-------- Data shown

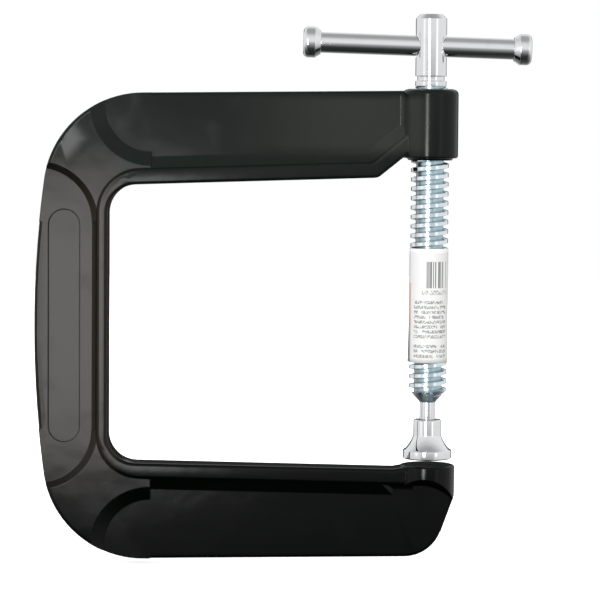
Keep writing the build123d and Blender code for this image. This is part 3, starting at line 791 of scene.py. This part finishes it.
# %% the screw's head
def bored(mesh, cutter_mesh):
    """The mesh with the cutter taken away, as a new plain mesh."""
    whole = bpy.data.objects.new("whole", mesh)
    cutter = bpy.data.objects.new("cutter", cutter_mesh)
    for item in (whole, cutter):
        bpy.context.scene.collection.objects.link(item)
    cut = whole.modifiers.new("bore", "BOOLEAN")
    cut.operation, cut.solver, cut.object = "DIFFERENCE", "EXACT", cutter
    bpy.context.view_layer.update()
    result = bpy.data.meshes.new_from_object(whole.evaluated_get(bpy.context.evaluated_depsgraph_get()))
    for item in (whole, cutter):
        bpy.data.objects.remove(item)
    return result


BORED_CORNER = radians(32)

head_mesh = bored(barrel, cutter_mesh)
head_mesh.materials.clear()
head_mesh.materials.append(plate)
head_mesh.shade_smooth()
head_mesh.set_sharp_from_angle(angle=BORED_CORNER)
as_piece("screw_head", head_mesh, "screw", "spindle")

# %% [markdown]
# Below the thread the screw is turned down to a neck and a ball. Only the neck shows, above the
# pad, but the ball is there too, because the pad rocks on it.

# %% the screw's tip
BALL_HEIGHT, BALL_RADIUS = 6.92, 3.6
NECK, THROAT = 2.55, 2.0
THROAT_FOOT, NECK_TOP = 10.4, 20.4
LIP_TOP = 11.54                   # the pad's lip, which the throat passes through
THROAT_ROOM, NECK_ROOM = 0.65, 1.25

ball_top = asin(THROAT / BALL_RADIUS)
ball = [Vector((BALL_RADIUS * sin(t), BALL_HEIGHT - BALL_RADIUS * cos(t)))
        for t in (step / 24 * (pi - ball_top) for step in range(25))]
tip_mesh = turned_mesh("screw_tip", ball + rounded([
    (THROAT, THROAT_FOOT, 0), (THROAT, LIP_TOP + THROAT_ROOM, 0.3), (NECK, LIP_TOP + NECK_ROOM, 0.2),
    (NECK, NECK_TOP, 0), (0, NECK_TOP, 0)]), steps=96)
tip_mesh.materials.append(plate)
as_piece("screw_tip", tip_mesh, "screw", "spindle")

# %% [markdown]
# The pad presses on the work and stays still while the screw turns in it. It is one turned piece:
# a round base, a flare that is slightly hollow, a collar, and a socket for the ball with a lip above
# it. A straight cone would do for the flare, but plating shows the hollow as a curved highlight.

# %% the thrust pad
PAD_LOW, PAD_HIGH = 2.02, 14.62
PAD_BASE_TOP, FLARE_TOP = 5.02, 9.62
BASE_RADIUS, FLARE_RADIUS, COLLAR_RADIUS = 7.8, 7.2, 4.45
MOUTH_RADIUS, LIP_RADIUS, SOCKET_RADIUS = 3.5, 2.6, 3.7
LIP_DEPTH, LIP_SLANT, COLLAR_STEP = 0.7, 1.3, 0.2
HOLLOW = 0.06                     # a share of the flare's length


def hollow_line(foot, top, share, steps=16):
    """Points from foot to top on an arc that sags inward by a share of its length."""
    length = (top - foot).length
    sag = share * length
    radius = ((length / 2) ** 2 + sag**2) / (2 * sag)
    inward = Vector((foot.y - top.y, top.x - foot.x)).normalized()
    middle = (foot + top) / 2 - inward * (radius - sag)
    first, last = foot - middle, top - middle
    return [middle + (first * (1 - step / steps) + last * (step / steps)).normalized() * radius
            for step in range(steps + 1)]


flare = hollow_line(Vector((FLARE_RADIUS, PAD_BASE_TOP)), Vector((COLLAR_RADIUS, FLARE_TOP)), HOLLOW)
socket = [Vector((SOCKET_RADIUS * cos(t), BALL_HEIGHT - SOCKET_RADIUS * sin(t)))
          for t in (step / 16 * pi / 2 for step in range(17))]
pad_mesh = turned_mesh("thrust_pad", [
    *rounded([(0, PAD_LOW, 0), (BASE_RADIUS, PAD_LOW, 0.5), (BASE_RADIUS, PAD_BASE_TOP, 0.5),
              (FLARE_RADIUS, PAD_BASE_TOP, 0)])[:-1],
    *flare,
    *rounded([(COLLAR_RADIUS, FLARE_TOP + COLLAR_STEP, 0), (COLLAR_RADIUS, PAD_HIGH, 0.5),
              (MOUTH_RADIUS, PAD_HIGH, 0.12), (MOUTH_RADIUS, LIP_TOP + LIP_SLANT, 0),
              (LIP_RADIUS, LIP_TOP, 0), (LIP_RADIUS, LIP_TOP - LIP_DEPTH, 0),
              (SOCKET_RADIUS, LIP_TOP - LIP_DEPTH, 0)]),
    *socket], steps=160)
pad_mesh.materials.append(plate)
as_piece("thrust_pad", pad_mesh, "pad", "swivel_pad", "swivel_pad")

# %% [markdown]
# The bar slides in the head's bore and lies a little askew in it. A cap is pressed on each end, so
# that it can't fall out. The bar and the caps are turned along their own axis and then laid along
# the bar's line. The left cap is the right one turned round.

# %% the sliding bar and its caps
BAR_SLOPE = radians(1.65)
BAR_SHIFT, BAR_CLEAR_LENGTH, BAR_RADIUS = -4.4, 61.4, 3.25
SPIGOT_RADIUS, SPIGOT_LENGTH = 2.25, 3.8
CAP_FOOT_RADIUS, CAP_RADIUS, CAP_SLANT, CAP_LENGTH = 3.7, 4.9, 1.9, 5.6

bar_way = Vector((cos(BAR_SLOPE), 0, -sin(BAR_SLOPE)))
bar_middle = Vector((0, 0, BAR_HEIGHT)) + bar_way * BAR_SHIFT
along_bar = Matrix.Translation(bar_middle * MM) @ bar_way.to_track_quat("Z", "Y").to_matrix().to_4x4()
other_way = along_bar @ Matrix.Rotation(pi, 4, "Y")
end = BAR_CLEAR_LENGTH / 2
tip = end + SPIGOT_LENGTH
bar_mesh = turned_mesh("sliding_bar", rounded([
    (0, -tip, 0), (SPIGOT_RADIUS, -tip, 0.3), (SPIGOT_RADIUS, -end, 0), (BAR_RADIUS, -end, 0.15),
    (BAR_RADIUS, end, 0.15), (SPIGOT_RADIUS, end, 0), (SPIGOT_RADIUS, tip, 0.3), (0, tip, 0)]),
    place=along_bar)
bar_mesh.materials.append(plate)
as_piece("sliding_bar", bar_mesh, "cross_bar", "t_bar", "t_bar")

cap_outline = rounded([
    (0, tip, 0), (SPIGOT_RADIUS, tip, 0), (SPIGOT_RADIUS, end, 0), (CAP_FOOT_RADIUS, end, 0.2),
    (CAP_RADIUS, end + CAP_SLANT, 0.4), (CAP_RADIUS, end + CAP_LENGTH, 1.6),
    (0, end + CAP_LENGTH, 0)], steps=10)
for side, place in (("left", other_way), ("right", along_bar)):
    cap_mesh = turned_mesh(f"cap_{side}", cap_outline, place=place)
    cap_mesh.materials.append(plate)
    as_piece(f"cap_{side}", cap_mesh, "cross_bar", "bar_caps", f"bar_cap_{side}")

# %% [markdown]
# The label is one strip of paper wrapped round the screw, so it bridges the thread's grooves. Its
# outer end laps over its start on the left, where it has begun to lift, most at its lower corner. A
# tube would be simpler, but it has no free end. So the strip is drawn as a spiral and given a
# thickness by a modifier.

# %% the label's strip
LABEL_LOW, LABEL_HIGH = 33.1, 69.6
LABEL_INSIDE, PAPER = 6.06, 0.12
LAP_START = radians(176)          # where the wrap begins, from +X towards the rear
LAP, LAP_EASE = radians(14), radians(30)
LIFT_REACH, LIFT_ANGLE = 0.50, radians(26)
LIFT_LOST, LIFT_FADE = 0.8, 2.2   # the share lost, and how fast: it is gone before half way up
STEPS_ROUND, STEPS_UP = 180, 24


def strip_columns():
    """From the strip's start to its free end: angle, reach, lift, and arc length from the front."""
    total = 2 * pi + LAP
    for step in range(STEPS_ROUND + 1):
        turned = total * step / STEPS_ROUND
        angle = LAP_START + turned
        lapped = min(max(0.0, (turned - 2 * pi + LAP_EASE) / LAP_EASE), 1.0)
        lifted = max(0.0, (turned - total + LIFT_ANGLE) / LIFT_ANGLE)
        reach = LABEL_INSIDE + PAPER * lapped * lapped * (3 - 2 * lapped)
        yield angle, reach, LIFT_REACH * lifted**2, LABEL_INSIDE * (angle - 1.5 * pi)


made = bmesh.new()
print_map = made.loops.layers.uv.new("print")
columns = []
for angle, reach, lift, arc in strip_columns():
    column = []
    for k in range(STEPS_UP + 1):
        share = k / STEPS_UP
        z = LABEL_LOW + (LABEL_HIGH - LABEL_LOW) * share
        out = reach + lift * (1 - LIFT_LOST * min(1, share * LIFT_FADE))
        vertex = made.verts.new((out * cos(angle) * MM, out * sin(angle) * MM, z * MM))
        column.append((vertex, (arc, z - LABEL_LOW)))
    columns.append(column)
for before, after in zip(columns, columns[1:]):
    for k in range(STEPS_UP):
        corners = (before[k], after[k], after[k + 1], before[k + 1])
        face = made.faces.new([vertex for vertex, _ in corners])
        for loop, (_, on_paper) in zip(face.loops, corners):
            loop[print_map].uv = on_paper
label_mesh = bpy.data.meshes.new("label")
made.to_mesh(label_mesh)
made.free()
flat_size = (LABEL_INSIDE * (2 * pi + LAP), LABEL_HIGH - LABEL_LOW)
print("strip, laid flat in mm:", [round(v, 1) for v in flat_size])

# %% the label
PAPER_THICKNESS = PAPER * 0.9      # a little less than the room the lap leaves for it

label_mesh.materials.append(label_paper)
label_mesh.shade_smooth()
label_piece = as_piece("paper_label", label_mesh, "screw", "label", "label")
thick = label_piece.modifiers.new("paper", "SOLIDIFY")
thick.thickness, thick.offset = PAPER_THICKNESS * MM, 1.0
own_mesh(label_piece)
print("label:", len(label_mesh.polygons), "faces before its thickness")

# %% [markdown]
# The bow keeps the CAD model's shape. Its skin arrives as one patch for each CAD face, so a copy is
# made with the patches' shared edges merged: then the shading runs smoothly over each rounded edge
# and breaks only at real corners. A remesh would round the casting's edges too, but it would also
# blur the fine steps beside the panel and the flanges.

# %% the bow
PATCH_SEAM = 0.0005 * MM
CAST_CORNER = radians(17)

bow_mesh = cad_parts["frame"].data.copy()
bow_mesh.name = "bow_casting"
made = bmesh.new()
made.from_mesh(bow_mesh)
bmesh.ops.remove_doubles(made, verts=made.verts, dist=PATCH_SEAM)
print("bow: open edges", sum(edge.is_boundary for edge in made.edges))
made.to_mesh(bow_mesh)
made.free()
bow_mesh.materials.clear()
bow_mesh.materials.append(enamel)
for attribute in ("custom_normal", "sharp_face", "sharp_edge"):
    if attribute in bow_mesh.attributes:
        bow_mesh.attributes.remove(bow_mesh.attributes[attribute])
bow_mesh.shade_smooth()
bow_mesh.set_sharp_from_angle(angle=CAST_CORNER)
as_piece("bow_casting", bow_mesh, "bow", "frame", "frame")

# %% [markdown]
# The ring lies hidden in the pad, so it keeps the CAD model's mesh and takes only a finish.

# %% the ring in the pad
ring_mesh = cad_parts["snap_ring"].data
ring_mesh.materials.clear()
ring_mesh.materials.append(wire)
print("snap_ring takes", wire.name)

----------------
-------- Data shown

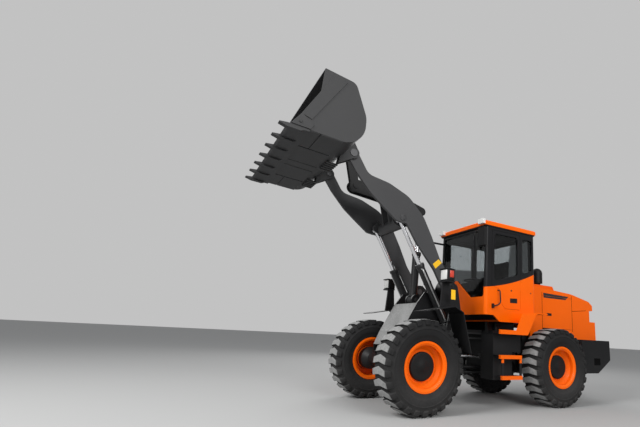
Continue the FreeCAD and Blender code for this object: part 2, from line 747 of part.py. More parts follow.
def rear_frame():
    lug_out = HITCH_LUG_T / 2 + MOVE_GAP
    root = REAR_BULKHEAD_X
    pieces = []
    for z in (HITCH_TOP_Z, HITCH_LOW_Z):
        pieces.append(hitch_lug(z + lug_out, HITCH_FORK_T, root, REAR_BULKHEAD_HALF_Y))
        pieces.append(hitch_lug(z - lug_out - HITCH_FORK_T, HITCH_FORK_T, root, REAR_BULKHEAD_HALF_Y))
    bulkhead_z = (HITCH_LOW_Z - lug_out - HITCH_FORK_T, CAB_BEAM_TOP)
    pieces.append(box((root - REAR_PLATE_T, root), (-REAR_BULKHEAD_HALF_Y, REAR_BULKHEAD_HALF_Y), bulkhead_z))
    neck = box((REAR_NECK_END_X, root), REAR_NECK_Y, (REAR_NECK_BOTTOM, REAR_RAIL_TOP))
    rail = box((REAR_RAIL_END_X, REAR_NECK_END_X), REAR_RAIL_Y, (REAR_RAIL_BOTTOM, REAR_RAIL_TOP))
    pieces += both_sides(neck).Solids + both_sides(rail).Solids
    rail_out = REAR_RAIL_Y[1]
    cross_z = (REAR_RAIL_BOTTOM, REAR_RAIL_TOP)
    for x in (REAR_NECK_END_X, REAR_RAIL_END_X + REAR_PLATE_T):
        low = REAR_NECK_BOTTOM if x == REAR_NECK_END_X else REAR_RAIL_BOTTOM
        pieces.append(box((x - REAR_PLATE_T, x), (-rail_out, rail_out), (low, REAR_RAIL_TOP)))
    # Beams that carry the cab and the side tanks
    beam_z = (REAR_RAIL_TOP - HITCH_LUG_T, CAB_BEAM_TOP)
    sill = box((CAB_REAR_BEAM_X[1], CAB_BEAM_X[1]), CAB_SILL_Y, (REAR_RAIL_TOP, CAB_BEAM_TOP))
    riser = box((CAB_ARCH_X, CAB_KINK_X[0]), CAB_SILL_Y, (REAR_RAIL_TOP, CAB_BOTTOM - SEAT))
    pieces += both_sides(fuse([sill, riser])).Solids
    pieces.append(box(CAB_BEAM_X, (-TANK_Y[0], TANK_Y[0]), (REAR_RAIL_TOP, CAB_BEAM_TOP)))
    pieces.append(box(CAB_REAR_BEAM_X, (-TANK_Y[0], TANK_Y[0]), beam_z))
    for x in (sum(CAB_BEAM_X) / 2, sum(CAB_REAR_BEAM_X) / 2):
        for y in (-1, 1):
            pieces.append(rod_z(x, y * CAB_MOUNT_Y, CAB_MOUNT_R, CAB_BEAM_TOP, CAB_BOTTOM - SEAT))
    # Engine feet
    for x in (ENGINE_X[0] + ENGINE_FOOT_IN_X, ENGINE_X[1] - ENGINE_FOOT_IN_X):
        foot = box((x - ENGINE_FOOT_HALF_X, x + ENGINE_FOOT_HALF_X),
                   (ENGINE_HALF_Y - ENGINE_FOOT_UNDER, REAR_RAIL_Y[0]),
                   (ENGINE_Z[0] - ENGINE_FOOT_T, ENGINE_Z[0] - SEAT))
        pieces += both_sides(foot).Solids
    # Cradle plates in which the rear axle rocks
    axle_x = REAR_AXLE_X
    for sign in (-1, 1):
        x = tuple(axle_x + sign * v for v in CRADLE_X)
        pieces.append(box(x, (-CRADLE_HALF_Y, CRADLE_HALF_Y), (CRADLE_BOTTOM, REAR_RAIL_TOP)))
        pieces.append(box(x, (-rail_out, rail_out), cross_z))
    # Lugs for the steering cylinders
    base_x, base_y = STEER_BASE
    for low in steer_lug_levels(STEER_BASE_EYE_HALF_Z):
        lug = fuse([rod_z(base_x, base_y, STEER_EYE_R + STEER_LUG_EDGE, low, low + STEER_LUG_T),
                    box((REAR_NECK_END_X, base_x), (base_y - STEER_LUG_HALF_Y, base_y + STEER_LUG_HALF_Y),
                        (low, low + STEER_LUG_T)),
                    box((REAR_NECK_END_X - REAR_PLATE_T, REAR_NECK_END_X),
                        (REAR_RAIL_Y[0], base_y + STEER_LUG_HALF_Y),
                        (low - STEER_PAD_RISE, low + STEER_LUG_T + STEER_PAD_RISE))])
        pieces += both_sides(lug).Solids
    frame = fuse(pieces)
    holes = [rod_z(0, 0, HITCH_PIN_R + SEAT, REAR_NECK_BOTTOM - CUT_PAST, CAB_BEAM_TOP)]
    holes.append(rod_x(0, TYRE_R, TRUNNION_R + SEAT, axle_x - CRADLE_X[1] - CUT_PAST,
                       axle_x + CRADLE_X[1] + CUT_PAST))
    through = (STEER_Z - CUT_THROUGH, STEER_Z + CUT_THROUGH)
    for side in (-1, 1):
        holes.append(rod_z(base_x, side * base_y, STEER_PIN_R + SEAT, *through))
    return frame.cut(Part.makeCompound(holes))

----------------

### Task instructions:
Copy out precisely the lines that begin at the line containing "own_mesh(label_piece)" and end at the line containing "CAST_CORNER = radians(17)", including both; write nothing else.

### Reply to the exercise:
own_mesh(label_piece)
print("label:", len(label_mesh.polygons), "faces before its thickness")

# %% [markdown]
# The bow keeps the CAD model's shape. Its skin arrives as one patch for each CAD face, so a copy is
# made with the patches' shared edges merged: then the shading runs smoothly over each rounded edge
# and breaks only at real corners. A remesh would round the casting's edges too, but it would also
# blur the fine steps beside the panel and the flanges.

# %% the bow
PATCH_SEAM = 0.0005 * MM
CAST_CORNER = radians(17)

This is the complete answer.